* [Stated goal] Every line of the records below should be restated exactly.

** begin Dataset **

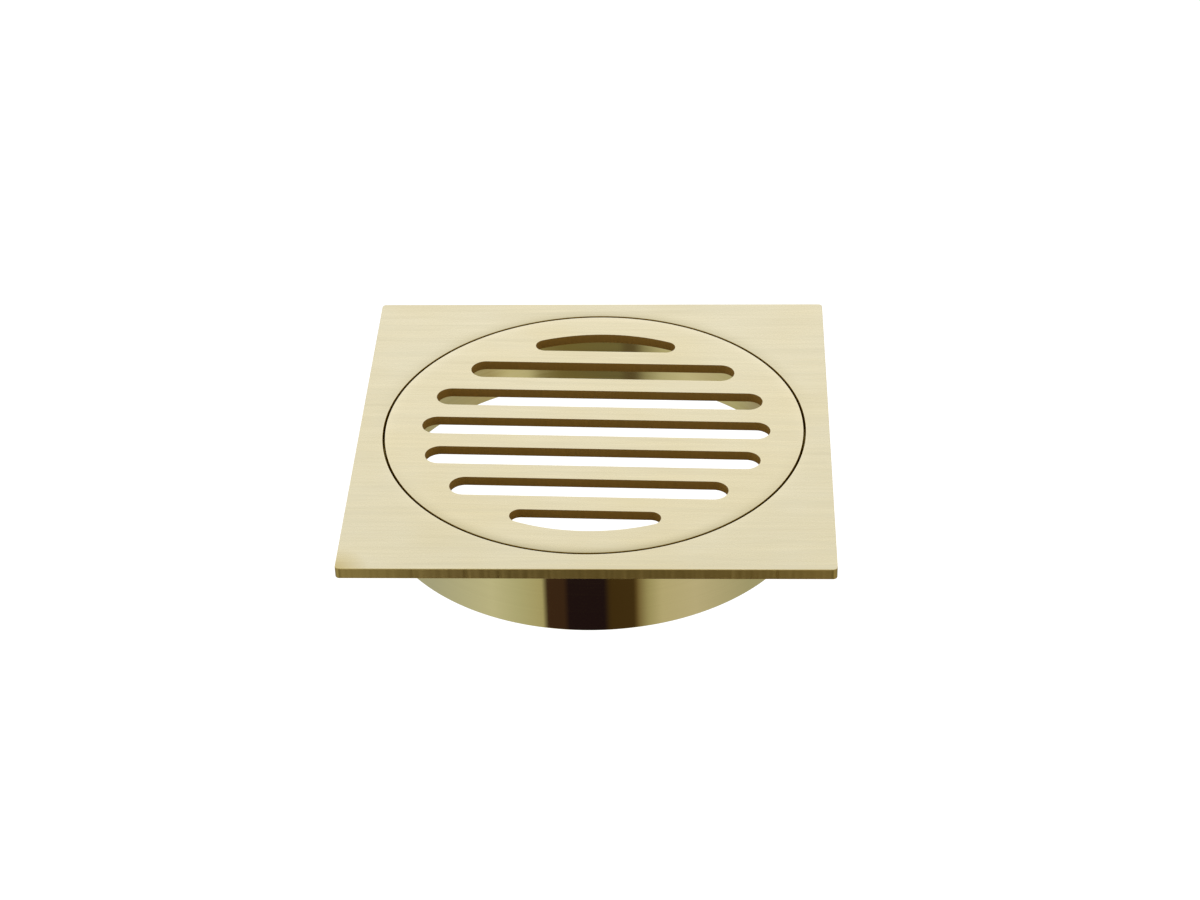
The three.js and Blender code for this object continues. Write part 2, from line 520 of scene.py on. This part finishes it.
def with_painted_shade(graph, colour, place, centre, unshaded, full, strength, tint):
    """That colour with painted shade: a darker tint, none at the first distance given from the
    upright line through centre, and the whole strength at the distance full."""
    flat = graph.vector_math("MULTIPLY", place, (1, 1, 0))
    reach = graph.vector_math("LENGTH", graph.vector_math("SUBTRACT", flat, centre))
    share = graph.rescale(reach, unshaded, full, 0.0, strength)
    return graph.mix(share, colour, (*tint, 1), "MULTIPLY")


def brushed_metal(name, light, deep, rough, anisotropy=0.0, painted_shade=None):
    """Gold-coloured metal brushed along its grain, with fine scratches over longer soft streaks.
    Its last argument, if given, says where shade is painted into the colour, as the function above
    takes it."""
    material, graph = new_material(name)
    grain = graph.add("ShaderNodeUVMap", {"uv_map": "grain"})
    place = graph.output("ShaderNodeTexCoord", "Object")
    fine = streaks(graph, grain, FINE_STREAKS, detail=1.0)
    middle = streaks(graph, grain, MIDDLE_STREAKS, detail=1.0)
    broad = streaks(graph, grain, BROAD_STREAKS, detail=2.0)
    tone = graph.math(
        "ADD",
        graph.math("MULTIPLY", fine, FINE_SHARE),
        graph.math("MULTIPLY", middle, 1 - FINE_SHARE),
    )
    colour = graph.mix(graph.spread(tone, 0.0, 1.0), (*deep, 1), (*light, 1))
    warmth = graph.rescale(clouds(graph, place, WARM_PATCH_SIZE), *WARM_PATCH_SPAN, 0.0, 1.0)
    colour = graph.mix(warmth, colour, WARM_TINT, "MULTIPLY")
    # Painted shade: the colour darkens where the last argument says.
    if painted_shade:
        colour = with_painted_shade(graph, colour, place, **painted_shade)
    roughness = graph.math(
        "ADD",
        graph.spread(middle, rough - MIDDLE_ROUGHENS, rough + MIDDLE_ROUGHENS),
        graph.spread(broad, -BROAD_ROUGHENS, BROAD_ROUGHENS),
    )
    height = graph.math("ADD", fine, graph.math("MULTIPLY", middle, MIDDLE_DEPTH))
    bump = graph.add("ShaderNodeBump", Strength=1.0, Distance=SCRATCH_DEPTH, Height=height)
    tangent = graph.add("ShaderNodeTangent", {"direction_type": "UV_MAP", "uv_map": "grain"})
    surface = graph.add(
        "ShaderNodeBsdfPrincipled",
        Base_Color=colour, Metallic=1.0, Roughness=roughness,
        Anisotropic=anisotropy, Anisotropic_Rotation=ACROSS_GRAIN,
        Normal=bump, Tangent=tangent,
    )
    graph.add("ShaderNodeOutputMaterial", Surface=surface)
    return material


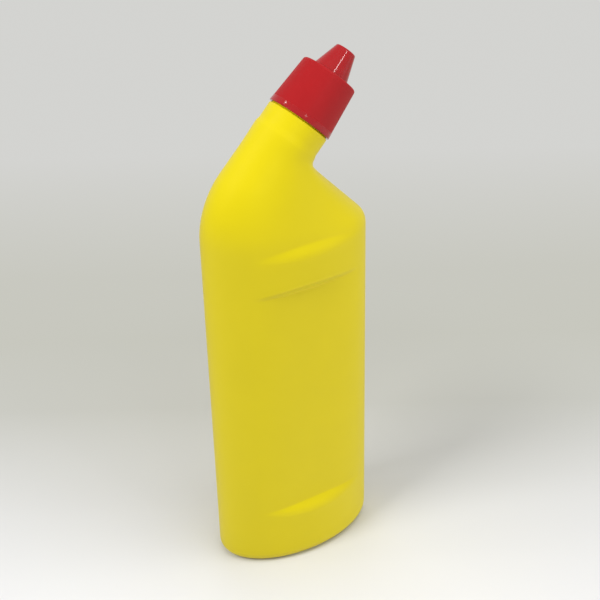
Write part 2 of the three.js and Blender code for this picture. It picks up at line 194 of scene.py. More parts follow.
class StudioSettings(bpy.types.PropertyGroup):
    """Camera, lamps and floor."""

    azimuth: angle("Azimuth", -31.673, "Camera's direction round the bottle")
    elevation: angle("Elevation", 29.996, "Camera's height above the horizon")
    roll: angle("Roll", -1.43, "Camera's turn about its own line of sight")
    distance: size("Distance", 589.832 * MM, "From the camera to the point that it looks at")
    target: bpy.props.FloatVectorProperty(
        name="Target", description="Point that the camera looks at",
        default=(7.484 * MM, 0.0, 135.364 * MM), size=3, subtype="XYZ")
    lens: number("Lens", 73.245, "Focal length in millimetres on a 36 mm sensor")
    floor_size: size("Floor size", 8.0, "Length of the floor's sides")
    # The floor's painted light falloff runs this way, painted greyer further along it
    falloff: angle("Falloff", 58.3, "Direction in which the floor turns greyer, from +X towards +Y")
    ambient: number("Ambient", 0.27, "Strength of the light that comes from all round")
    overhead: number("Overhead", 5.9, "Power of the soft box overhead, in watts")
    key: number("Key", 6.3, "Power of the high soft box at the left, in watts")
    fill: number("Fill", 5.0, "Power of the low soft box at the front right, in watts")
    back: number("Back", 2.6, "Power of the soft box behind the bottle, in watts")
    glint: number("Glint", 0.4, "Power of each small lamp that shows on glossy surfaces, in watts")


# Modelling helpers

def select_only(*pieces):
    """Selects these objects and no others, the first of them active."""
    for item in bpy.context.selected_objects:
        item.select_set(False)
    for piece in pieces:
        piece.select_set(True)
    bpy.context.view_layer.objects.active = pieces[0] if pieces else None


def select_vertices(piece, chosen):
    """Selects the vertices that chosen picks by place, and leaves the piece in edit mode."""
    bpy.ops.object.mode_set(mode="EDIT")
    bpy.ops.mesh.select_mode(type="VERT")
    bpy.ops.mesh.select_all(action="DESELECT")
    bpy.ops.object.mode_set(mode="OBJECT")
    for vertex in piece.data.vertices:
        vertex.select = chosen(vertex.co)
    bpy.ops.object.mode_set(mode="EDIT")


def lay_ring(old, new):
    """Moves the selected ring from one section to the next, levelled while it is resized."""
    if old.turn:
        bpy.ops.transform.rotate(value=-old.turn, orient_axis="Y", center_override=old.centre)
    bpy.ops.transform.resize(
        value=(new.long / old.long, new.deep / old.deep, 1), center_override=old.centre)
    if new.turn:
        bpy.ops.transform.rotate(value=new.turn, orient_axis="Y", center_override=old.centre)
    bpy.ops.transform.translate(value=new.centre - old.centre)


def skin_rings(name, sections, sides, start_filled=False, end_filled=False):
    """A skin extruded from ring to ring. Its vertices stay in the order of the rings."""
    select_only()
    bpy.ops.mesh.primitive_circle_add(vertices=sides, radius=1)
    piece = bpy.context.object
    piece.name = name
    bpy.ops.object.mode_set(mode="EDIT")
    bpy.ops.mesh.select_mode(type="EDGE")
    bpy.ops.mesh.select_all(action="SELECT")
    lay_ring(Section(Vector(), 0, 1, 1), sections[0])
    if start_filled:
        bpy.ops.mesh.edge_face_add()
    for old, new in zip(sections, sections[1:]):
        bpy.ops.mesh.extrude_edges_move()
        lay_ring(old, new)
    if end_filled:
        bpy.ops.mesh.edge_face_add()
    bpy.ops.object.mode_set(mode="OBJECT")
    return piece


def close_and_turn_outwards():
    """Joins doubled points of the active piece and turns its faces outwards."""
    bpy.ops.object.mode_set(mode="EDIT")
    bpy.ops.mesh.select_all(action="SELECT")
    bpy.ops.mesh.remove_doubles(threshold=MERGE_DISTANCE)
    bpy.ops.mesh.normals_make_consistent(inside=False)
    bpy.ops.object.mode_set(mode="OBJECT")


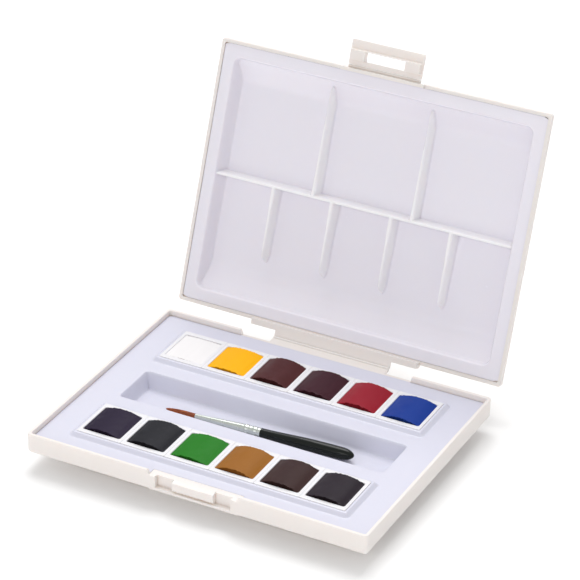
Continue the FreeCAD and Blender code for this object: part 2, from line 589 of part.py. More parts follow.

** end Dataset **

* [Result of the task]
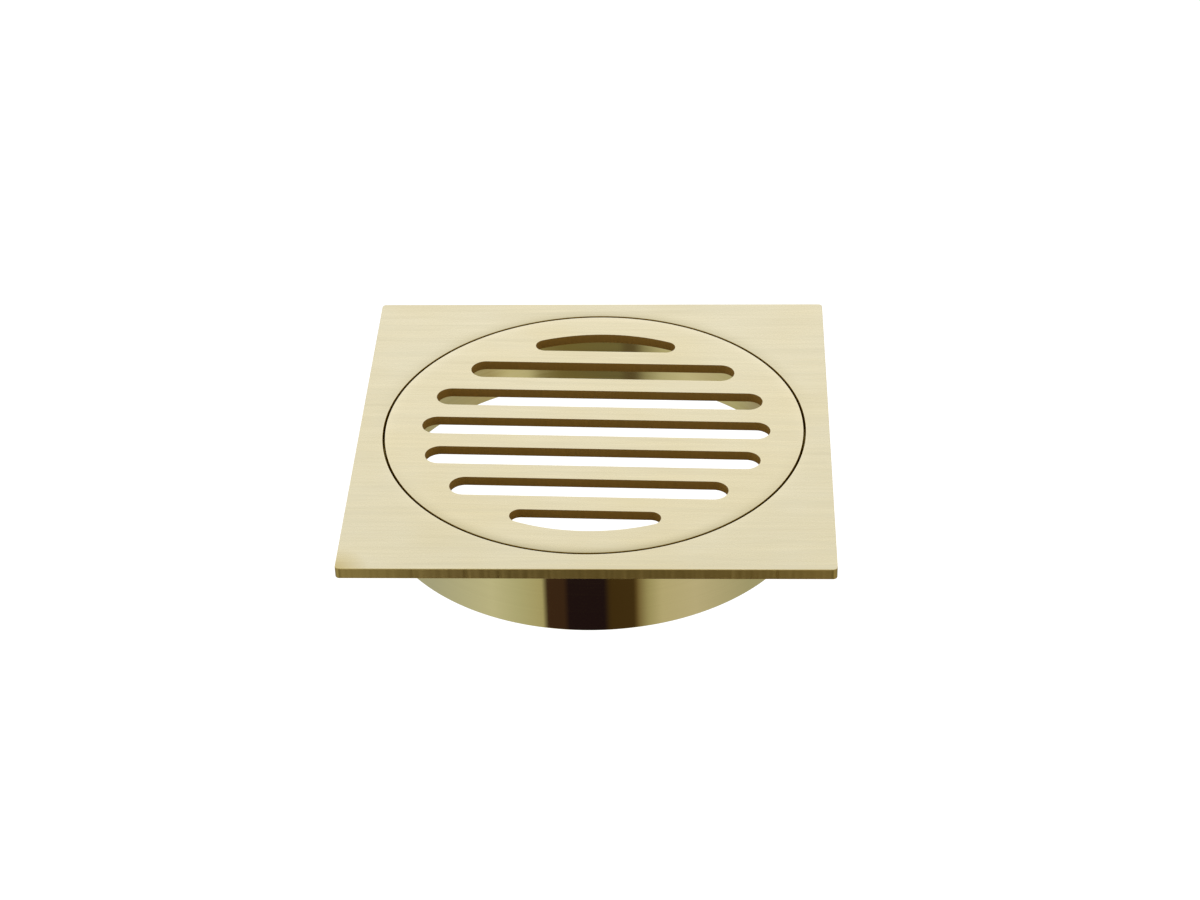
The three.js and Blender code for this object continues. Write part 2, from line 520 of scene.py on. This part finishes it.
def with_painted_shade(graph, colour, place, centre, unshaded, full, strength, tint):
    """That colour with painted shade: a darker tint, none at the first distance given from the
    upright line through centre, and the whole strength at the distance full."""
    flat = graph.vector_math("MULTIPLY", place, (1, 1, 0))
    reach = graph.vector_math("LENGTH", graph.vector_math("SUBTRACT", flat, centre))
    share = graph.rescale(reach, unshaded, full, 0.0, strength)
    return graph.mix(share, colour, (*tint, 1), "MULTIPLY")


def brushed_metal(name, light, deep, rough, anisotropy=0.0, painted_shade=None):
    """Gold-coloured metal brushed along its grain, with fine scratches over longer soft streaks.
    Its last argument, if given, says where shade is painted into the colour, as the function above
    takes it."""
    material, graph = new_material(name)
    grain = graph.add("ShaderNodeUVMap", {"uv_map": "grain"})
    place = graph.output("ShaderNodeTexCoord", "Object")
    fine = streaks(graph, grain, FINE_STREAKS, detail=1.0)
    middle = streaks(graph, grain, MIDDLE_STREAKS, detail=1.0)
    broad = streaks(graph, grain, BROAD_STREAKS, detail=2.0)
    tone = graph.math(
        "ADD",
        graph.math("MULTIPLY", fine, FINE_SHARE),
        graph.math("MULTIPLY", middle, 1 - FINE_SHARE),
    )
    colour = graph.mix(graph.spread(tone, 0.0, 1.0), (*deep, 1), (*light, 1))
    warmth = graph.rescale(clouds(graph, place, WARM_PATCH_SIZE), *WARM_PATCH_SPAN, 0.0, 1.0)
    colour = graph.mix(warmth, colour, WARM_TINT, "MULTIPLY")
    # Painted shade: the colour darkens where the last argument says.
    if painted_shade:
        colour = with_painted_shade(graph, colour, place, **painted_shade)
    roughness = graph.math(
        "ADD",
        graph.spread(middle, rough - MIDDLE_ROUGHENS, rough + MIDDLE_ROUGHENS),
        graph.spread(broad, -BROAD_ROUGHENS, BROAD_ROUGHENS),
    )
    height = graph.math("ADD", fine, graph.math("MULTIPLY", middle, MIDDLE_DEPTH))
    bump = graph.add("ShaderNodeBump", Strength=1.0, Distance=SCRATCH_DEPTH, Height=height)
    tangent = graph.add("ShaderNodeTangent", {"direction_type": "UV_MAP", "uv_map": "grain"})
    surface = graph.add(
        "ShaderNodeBsdfPrincipled",
        Base_Color=colour, Metallic=1.0, Roughness=roughness,
        Anisotropic=anisotropy, Anisotropic_Rotation=ACROSS_GRAIN,
        Normal=bump, Tangent=tangent,
    )
    graph.add("ShaderNodeOutputMaterial", Surface=surface)
    return material


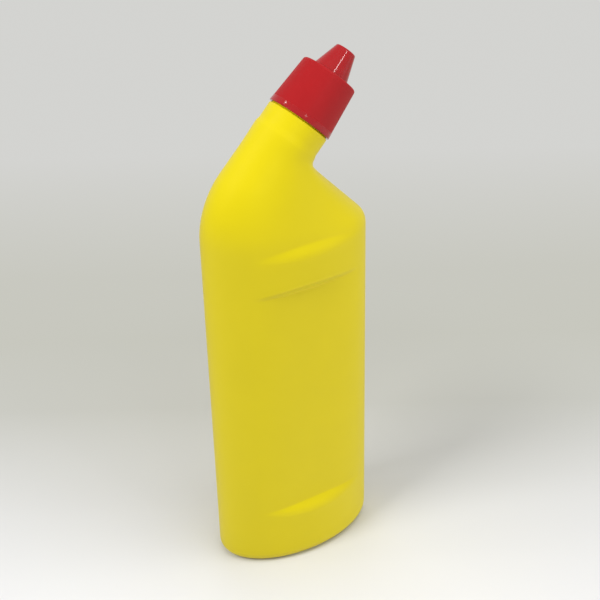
Write part 2 of the three.js and Blender code for this picture. It picks up at line 194 of scene.py. More parts follow.
class StudioSettings(bpy.types.PropertyGroup):
    """Camera, lamps and floor."""

    azimuth: angle("Azimuth", -31.673, "Camera's direction round the bottle")
    elevation: angle("Elevation", 29.996, "Camera's height above the horizon")
    roll: angle("Roll", -1.43, "Camera's turn about its own line of sight")
    distance: size("Distance", 589.832 * MM, "From the camera to the point that it looks at")
    target: bpy.props.FloatVectorProperty(
        name="Target", description="Point that the camera looks at",
        default=(7.484 * MM, 0.0, 135.364 * MM), size=3, subtype="XYZ")
    lens: number("Lens", 73.245, "Focal length in millimetres on a 36 mm sensor")
    floor_size: size("Floor size", 8.0, "Length of the floor's sides")
    # The floor's painted light falloff runs this way, painted greyer further along it
    falloff: angle("Falloff", 58.3, "Direction in which the floor turns greyer, from +X towards +Y")
    ambient: number("Ambient", 0.27, "Strength of the light that comes from all round")
    overhead: number("Overhead", 5.9, "Power of the soft box overhead, in watts")
    key: number("Key", 6.3, "Power of the high soft box at the left, in watts")
    fill: number("Fill", 5.0, "Power of the low soft box at the front right, in watts")
    back: number("Back", 2.6, "Power of the soft box behind the bottle, in watts")
    glint: number("Glint", 0.4, "Power of each small lamp that shows on glossy surfaces, in watts")


# Modelling helpers

def select_only(*pieces):
    """Selects these objects and no others, the first of them active."""
    for item in bpy.context.selected_objects:
        item.select_set(False)
    for piece in pieces:
        piece.select_set(True)
    bpy.context.view_layer.objects.active = pieces[0] if pieces else None


def select_vertices(piece, chosen):
    """Selects the vertices that chosen picks by place, and leaves the piece in edit mode."""
    bpy.ops.object.mode_set(mode="EDIT")
    bpy.ops.mesh.select_mode(type="VERT")
    bpy.ops.mesh.select_all(action="DESELECT")
    bpy.ops.object.mode_set(mode="OBJECT")
    for vertex in piece.data.vertices:
        vertex.select = chosen(vertex.co)
    bpy.ops.object.mode_set(mode="EDIT")


def lay_ring(old, new):
    """Moves the selected ring from one section to the next, levelled while it is resized."""
    if old.turn:
        bpy.ops.transform.rotate(value=-old.turn, orient_axis="Y", center_override=old.centre)
    bpy.ops.transform.resize(
        value=(new.long / old.long, new.deep / old.deep, 1), center_override=old.centre)
    if new.turn:
        bpy.ops.transform.rotate(value=new.turn, orient_axis="Y", center_override=old.centre)
    bpy.ops.transform.translate(value=new.centre - old.centre)


def skin_rings(name, sections, sides, start_filled=False, end_filled=False):
    """A skin extruded from ring to ring. Its vertices stay in the order of the rings."""
    select_only()
    bpy.ops.mesh.primitive_circle_add(vertices=sides, radius=1)
    piece = bpy.context.object
    piece.name = name
    bpy.ops.object.mode_set(mode="EDIT")
    bpy.ops.mesh.select_mode(type="EDGE")
    bpy.ops.mesh.select_all(action="SELECT")
    lay_ring(Section(Vector(), 0, 1, 1), sections[0])
    if start_filled:
        bpy.ops.mesh.edge_face_add()
    for old, new in zip(sections, sections[1:]):
        bpy.ops.mesh.extrude_edges_move()
        lay_ring(old, new)
    if end_filled:
        bpy.ops.mesh.edge_face_add()
    bpy.ops.object.mode_set(mode="OBJECT")
    return piece


def close_and_turn_outwards():
    """Joins doubled points of the active piece and turns its faces outwards."""
    bpy.ops.object.mode_set(mode="EDIT")
    bpy.ops.mesh.select_all(action="SELECT")
    bpy.ops.mesh.remove_doubles(threshold=MERGE_DISTANCE)
    bpy.ops.mesh.normals_make_consistent(inside=False)
    bpy.ops.object.mode_set(mode="OBJECT")


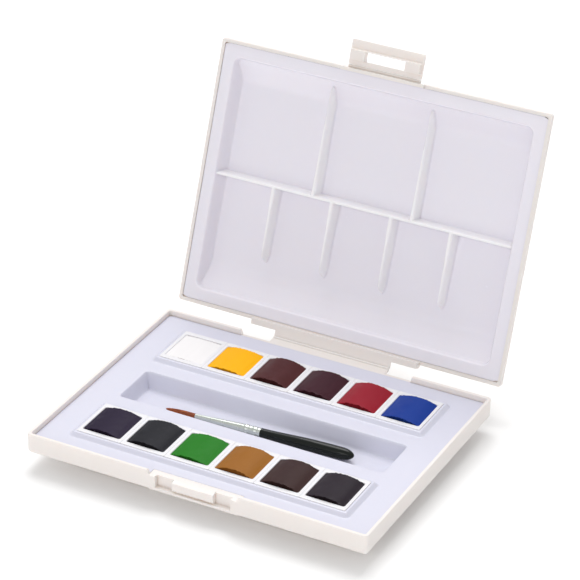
Continue the FreeCAD and Blender code for this object: part 2, from line 589 of part.py. More parts follow.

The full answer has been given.